Directions for this task
Starting from the line containing "Keep writing the", write out the rest of the entries exactly, through the final line, including nothing else.

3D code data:
★ ★ ★

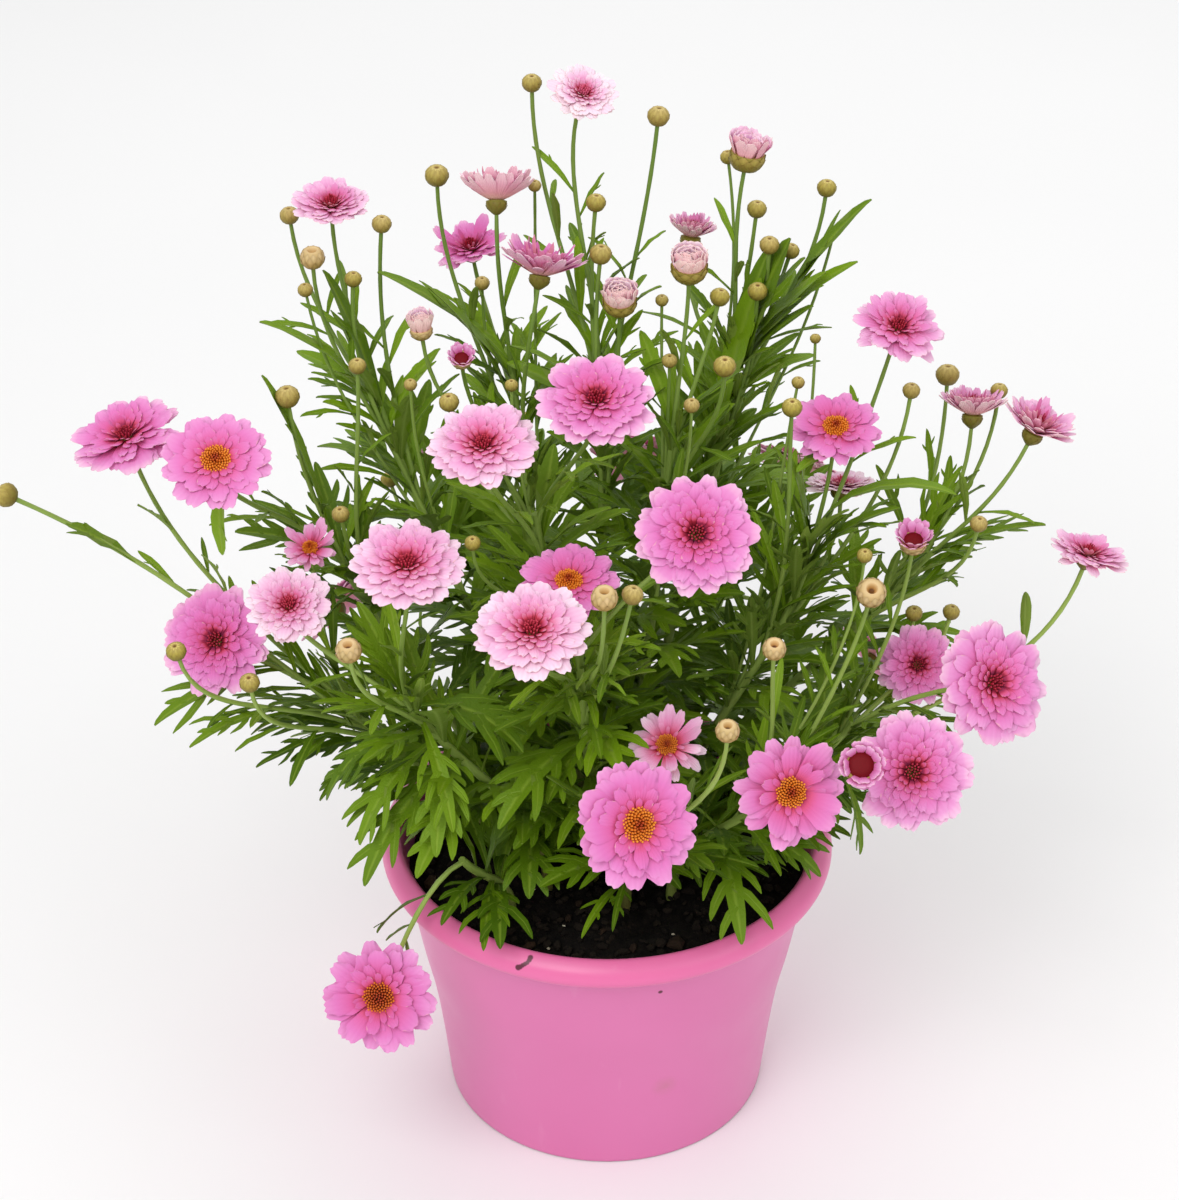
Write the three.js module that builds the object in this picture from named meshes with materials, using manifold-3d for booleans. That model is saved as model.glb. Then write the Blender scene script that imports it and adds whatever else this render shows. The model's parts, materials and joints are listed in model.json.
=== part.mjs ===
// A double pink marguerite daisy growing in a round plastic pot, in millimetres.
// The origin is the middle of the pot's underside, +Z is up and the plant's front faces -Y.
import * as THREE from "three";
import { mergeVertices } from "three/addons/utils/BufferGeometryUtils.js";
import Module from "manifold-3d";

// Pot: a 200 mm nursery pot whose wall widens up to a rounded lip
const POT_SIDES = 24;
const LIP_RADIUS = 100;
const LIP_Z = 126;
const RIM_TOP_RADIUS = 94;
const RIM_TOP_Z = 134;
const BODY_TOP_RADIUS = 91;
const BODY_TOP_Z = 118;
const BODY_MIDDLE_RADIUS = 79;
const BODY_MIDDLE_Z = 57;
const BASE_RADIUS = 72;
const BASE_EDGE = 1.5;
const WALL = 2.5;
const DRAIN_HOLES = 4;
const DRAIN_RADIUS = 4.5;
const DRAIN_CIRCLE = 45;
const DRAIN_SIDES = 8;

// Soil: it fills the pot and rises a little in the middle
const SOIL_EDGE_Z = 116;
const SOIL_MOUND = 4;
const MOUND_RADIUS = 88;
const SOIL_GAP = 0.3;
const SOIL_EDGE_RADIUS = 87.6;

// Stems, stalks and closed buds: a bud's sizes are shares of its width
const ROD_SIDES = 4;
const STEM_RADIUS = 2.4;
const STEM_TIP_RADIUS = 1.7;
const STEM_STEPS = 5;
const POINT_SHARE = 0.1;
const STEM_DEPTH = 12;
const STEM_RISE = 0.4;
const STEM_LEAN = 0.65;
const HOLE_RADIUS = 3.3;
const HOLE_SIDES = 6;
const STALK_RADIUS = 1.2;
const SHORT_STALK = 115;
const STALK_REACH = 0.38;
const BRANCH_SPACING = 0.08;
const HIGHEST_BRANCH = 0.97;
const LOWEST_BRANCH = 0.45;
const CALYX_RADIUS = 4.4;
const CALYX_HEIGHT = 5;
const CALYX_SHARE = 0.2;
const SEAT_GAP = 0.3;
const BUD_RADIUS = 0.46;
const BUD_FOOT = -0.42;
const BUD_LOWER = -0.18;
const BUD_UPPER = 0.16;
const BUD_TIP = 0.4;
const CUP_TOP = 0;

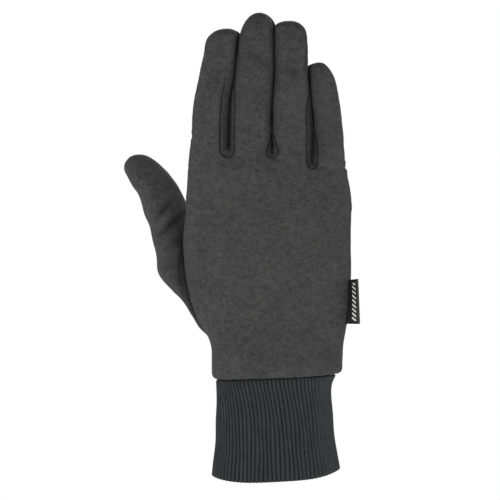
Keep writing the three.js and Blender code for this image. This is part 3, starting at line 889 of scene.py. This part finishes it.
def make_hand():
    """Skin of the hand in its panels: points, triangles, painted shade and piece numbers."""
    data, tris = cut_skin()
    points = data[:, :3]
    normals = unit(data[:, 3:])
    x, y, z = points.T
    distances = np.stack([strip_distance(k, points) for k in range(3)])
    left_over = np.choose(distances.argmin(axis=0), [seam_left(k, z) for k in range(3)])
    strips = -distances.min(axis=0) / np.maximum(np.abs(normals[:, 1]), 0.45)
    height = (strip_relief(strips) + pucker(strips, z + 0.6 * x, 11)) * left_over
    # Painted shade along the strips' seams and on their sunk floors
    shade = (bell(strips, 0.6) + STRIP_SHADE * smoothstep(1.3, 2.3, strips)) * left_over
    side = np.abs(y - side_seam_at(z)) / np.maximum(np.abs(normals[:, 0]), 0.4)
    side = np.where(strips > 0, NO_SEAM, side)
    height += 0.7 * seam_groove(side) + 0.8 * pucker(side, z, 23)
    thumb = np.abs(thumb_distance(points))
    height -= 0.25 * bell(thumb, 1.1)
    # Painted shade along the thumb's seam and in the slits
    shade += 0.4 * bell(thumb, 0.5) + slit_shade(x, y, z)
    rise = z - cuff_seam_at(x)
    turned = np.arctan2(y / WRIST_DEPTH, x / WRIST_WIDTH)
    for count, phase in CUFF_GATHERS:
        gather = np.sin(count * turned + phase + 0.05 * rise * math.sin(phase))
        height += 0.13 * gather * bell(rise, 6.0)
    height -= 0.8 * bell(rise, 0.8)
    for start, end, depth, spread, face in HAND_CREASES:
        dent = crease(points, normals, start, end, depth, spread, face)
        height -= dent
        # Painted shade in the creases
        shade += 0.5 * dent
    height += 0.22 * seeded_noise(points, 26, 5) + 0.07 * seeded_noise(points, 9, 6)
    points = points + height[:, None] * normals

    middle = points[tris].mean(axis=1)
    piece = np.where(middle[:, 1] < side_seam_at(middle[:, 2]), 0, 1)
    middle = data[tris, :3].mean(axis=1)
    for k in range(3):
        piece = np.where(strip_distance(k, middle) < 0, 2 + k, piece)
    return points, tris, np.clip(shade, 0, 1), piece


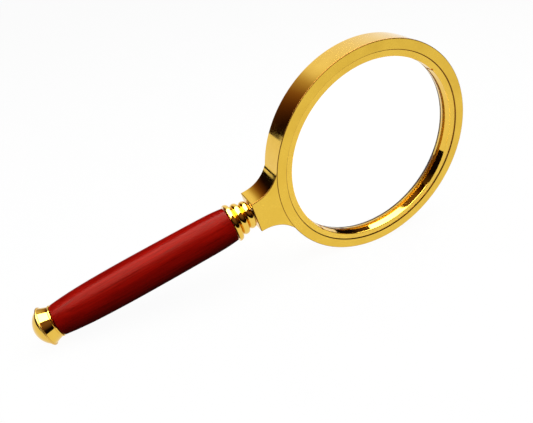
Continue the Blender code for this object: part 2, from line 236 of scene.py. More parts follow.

★ ★ ★

Written answer
Keep writing the three.js and Blender code for this image. This is part 3, starting at line 889 of scene.py. This part finishes it.
def make_hand():
    """Skin of the hand in its panels: points, triangles, painted shade and piece numbers."""
    data, tris = cut_skin()
    points = data[:, :3]
    normals = unit(data[:, 3:])
    x, y, z = points.T
    distances = np.stack([strip_distance(k, points) for k in range(3)])
    left_over = np.choose(distances.argmin(axis=0), [seam_left(k, z) for k in range(3)])
    strips = -distances.min(axis=0) / np.maximum(np.abs(normals[:, 1]), 0.45)
    height = (strip_relief(strips) + pucker(strips, z + 0.6 * x, 11)) * left_over
    # Painted shade along the strips' seams and on their sunk floors
    shade = (bell(strips, 0.6) + STRIP_SHADE * smoothstep(1.3, 2.3, strips)) * left_over
    side = np.abs(y - side_seam_at(z)) / np.maximum(np.abs(normals[:, 0]), 0.4)
    side = np.where(strips > 0, NO_SEAM, side)
    height += 0.7 * seam_groove(side) + 0.8 * pucker(side, z, 23)
    thumb = np.abs(thumb_distance(points))
    height -= 0.25 * bell(thumb, 1.1)
    # Painted shade along the thumb's seam and in the slits
    shade += 0.4 * bell(thumb, 0.5) + slit_shade(x, y, z)
    rise = z - cuff_seam_at(x)
    turned = np.arctan2(y / WRIST_DEPTH, x / WRIST_WIDTH)
    for count, phase in CUFF_GATHERS:
        gather = np.sin(count * turned + phase + 0.05 * rise * math.sin(phase))
        height += 0.13 * gather * bell(rise, 6.0)
    height -= 0.8 * bell(rise, 0.8)
    for start, end, depth, spread, face in HAND_CREASES:
        dent = crease(points, normals, start, end, depth, spread, face)
        height -= dent
        # Painted shade in the creases
        shade += 0.5 * dent
    height += 0.22 * seeded_noise(points, 26, 5) + 0.07 * seeded_noise(points, 9, 6)
    points = points + height[:, None] * normals

    middle = points[tris].mean(axis=1)
    piece = np.where(middle[:, 1] < side_seam_at(middle[:, 2]), 0, 1)
    middle = data[tris, :3].mean(axis=1)
    for k in range(3):
        piece = np.where(strip_distance(k, middle) < 0, 2 + k, piece)
    return points, tris, np.clip(shade, 0, 1), piece


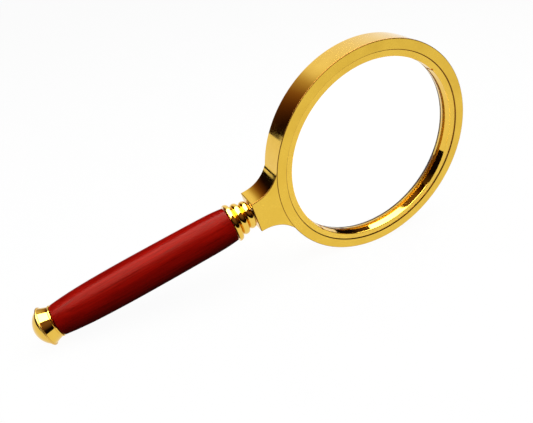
Continue the Blender code for this object: part 2, from line 236 of scene.py. More parts follow.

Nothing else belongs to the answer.